Expose node heap size in cluster info #134436

pxsalehi · 2025-09-10T08:55:24Z

This is needed for a new Stateless decider that limits concurrent recoveries based on node heap size.

Relates ES-12554

pxsalehi · 2025-09-10T10:03:36Z

...n/java/org/elasticsearch/cluster/routing/allocation/decider/ThrottlingAllocationDecider.java

+            if (shardRouting.isPromotableToPrimary()
+                && shardRouting.isSearchable() == false


I've chosen to do this to only impact primary relocation in stateless, since that is the only place where this is needed. I didn't want to complicate the stateful flow as there is no need for that.

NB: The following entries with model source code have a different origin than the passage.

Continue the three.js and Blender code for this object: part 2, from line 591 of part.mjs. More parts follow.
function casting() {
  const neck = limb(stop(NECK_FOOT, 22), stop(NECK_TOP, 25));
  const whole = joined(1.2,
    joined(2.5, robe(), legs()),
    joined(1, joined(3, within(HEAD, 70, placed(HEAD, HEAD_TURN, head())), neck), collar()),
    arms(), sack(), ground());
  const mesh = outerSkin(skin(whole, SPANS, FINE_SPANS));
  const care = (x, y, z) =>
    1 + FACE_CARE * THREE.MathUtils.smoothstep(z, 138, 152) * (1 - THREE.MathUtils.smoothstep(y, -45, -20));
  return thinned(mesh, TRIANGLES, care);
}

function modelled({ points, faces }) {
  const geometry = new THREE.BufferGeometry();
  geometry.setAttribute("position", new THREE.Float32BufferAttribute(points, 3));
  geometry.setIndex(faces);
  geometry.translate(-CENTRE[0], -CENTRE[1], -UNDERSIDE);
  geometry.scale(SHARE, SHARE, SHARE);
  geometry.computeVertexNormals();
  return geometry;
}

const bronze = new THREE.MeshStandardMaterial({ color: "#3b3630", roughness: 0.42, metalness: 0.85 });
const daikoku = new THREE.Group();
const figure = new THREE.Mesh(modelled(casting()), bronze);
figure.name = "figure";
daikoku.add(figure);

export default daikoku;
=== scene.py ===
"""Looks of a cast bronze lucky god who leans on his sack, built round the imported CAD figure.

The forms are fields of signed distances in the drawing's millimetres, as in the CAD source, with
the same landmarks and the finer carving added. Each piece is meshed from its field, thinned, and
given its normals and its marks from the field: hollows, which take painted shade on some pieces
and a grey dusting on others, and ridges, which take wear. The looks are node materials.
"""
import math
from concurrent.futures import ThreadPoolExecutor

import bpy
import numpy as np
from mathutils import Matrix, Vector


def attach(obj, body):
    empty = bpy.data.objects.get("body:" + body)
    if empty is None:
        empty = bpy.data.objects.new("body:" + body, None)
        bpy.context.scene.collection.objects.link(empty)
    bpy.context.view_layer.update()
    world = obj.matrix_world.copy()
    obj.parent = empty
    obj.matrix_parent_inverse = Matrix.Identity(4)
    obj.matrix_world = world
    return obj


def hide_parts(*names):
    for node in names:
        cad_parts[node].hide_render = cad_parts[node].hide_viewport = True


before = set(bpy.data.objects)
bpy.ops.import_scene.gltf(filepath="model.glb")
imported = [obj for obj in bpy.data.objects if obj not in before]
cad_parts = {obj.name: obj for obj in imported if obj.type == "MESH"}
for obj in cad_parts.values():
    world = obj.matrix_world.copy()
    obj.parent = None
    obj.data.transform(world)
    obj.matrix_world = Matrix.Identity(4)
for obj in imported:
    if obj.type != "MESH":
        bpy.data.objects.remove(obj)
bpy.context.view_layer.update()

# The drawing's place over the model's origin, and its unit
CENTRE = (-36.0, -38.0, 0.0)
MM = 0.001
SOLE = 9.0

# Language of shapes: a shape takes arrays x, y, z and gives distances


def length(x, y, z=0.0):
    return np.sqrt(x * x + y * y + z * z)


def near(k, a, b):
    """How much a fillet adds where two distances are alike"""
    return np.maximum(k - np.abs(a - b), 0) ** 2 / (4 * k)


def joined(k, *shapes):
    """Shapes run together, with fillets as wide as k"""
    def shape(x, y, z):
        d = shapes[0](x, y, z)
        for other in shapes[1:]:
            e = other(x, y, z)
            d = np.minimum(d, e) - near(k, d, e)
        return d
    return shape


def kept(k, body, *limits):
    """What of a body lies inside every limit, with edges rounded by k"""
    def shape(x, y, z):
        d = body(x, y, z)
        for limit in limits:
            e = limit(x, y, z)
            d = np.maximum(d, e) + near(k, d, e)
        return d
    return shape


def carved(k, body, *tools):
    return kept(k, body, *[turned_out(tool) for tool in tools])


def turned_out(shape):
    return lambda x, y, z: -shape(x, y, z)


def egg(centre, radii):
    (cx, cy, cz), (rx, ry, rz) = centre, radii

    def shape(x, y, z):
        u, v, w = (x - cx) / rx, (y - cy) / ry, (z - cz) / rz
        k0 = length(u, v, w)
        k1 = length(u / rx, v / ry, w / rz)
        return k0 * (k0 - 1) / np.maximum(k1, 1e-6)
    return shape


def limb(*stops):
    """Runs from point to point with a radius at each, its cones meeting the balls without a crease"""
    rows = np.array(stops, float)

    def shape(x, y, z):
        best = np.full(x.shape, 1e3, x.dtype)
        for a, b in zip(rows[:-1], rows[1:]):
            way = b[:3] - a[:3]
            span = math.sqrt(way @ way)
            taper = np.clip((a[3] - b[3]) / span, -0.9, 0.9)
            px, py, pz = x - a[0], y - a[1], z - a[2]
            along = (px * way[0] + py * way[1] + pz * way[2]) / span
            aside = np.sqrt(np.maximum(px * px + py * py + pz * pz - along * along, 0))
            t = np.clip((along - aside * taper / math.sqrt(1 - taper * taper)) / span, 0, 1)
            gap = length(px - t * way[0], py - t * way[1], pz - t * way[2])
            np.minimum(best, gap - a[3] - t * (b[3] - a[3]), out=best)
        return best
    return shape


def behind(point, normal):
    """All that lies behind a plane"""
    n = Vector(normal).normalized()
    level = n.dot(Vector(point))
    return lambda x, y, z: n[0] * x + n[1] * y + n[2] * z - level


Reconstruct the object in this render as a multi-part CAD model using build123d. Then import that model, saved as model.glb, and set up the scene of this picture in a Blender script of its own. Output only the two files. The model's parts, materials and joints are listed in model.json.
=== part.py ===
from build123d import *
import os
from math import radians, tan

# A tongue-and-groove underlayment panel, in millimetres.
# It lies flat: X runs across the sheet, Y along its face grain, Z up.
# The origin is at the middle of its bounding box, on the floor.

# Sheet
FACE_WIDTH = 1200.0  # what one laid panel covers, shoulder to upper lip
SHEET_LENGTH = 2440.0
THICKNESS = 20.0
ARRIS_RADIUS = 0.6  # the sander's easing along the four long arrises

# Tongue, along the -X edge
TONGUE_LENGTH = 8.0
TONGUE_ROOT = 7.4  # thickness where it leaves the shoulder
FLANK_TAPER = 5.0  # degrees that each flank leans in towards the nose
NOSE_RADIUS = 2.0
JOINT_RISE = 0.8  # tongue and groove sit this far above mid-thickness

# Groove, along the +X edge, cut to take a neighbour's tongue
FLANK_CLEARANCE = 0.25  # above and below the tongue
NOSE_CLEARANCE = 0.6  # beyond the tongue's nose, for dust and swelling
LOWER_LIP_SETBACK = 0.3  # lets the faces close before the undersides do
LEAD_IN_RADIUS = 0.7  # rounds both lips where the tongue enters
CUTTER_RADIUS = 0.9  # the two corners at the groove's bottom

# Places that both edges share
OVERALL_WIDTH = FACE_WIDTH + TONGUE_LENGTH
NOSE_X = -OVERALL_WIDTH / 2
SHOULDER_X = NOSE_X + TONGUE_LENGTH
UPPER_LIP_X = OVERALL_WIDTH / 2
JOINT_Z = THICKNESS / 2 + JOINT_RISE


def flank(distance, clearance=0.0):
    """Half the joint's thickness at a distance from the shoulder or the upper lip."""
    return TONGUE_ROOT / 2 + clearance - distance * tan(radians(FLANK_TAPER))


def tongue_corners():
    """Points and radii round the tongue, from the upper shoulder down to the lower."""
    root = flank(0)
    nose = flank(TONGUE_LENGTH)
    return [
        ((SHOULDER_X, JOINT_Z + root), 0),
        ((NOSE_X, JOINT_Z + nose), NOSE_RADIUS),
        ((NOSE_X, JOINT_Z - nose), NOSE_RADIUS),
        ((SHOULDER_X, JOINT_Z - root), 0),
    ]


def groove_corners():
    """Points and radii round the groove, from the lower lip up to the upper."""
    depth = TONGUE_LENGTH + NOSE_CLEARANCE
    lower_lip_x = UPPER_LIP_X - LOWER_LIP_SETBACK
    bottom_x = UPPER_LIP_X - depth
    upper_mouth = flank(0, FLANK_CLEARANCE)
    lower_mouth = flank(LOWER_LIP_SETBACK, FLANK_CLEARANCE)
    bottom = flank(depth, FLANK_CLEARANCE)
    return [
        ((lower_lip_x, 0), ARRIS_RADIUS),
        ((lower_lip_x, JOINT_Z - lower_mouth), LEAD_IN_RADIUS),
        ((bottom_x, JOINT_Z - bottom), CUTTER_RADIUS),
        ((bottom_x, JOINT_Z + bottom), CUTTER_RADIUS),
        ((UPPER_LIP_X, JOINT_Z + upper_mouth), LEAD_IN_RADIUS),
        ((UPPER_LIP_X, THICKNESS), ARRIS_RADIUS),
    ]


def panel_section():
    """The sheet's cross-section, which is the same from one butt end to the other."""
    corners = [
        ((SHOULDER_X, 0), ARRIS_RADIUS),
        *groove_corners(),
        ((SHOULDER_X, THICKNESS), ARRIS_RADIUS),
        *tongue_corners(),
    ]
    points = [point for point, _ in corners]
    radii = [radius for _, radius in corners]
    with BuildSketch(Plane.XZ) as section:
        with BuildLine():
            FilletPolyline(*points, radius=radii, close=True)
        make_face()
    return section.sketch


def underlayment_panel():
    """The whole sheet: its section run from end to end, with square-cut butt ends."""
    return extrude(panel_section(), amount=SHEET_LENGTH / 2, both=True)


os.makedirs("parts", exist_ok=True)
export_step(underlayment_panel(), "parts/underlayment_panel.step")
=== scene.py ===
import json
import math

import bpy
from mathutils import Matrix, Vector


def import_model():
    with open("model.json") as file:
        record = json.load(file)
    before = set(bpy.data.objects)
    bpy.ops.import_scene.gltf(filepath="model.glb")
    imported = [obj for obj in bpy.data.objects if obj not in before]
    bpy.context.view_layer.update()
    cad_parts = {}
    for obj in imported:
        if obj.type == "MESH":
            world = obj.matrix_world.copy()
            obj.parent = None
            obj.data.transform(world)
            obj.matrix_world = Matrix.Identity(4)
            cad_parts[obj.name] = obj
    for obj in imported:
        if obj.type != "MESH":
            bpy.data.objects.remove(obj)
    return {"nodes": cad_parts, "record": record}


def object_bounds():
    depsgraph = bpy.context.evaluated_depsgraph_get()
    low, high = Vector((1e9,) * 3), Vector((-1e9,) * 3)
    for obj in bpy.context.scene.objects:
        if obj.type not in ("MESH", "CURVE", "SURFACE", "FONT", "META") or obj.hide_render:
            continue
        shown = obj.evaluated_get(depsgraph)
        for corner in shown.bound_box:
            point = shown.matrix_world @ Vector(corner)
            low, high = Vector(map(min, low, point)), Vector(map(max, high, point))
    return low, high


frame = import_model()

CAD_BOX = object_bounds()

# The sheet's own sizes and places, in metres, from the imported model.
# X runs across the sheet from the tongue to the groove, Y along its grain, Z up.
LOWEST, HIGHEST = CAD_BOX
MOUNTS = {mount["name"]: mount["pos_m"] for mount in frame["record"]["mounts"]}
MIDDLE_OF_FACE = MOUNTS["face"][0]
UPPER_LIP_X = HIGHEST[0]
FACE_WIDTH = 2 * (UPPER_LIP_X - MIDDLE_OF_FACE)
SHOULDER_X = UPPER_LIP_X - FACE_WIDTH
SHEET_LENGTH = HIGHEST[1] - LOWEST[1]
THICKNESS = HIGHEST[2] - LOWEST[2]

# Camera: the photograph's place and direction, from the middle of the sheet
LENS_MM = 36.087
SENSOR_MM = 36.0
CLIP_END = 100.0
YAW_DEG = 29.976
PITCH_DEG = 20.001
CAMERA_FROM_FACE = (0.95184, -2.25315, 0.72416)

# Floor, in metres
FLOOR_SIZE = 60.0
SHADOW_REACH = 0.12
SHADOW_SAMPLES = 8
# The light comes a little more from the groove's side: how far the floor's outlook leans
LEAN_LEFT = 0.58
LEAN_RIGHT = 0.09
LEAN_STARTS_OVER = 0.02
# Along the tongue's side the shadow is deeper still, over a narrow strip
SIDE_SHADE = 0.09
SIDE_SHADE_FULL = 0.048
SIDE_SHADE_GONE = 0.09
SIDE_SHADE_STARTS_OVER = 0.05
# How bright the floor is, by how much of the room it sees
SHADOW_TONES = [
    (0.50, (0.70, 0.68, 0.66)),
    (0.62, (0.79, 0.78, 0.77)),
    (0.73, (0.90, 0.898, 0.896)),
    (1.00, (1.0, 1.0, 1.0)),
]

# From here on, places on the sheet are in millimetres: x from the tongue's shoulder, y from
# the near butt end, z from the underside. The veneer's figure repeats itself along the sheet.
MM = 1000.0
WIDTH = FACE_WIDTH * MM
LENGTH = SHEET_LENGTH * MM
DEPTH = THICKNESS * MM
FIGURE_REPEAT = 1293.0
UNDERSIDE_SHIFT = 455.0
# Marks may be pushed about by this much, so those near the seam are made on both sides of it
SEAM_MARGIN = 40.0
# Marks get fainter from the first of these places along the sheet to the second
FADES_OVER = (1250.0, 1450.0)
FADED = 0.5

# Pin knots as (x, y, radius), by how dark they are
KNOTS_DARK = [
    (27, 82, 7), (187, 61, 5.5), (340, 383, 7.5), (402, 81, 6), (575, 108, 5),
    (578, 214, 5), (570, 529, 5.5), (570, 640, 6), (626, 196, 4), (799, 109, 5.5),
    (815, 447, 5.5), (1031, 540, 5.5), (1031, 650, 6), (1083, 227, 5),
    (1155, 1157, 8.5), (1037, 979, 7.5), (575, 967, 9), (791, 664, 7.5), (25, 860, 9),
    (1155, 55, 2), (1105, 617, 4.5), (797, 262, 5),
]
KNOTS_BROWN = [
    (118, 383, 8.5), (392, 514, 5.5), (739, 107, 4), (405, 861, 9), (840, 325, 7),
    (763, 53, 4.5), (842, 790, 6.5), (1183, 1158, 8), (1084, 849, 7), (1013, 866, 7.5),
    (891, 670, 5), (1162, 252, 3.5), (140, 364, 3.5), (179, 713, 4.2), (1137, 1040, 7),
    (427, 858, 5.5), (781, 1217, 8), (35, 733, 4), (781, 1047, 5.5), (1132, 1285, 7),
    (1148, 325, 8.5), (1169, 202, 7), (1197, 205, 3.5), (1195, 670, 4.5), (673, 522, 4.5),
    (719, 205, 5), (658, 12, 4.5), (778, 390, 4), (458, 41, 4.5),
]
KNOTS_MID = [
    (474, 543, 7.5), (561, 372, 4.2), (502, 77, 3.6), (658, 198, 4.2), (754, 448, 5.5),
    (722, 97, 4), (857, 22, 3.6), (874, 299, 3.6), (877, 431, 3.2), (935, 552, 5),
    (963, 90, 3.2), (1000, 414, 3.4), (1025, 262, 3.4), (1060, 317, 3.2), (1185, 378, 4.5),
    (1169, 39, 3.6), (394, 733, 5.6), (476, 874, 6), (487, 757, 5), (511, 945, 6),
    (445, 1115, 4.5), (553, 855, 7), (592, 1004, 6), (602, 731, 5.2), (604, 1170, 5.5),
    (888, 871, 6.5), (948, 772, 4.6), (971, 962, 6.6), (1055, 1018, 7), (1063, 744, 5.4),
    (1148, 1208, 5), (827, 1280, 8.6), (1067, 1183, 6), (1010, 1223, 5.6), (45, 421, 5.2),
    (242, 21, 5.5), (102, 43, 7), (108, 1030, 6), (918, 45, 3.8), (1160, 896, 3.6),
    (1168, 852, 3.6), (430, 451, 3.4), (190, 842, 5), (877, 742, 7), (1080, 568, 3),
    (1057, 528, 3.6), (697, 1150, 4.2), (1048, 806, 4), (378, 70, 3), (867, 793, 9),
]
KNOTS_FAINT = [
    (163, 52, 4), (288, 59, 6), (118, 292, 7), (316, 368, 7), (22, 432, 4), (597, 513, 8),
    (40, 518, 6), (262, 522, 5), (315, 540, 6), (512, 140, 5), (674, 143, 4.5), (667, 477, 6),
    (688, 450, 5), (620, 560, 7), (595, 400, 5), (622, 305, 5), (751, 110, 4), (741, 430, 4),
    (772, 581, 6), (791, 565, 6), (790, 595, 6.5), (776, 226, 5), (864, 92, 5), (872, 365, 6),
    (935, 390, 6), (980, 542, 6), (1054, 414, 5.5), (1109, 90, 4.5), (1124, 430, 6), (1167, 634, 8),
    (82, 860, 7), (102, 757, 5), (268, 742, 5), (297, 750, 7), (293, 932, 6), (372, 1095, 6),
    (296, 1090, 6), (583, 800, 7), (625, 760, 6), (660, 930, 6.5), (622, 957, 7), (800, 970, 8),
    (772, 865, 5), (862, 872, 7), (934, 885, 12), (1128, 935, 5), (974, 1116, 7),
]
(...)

There could be also different ways of doing this, e.g. passing Settings to the decider and using STATELESS_ENABLED, I did this as in other places e.g. when to use TransportStatelessPrimaryRelocationAction, we do the same kind of check on the shard.

I wonder if we could do this as a completely separate decider that's added by the Stateless plugin? might be nice to keep it separate from the existing throttling logic, because it's just an additional constraint right? I don't think there's any reason it needs to be in here?

It's an interesting idea. But this seems too much of a niche for a separate decider. It seems very relevant to where it is now and if we decide to apply the same limitation to stateful it can be done here. I don't have a strong argument for any of them frankly. It seemed small enough of a change to add it to the existing decider to begin with. We might also change or remove it if we go in the direction of coming up with some relationship between concurrent relocations and node size.

elasticsearchmachine · 2025-09-10T10:06:37Z

Pinging @elastic/es-distributed-coordination (Team:Distributed Coordination)

nicktindall

Looks good, just a question whether we should split this out to its own decider.

nicktindall · 2025-09-11T00:56:09Z

...n/java/org/elasticsearch/cluster/routing/allocation/decider/ThrottlingAllocationDecider.java

+            if (shardRouting.isPromotableToPrimary()
+                && shardRouting.isSearchable() == false


I wonder if we could do this as a completely separate decider that's added by the Stateless plugin? might be nice to keep it separate from the existing throttling logic, because it's just an additional constraint right? I don't think there's any reason it needs to be in here?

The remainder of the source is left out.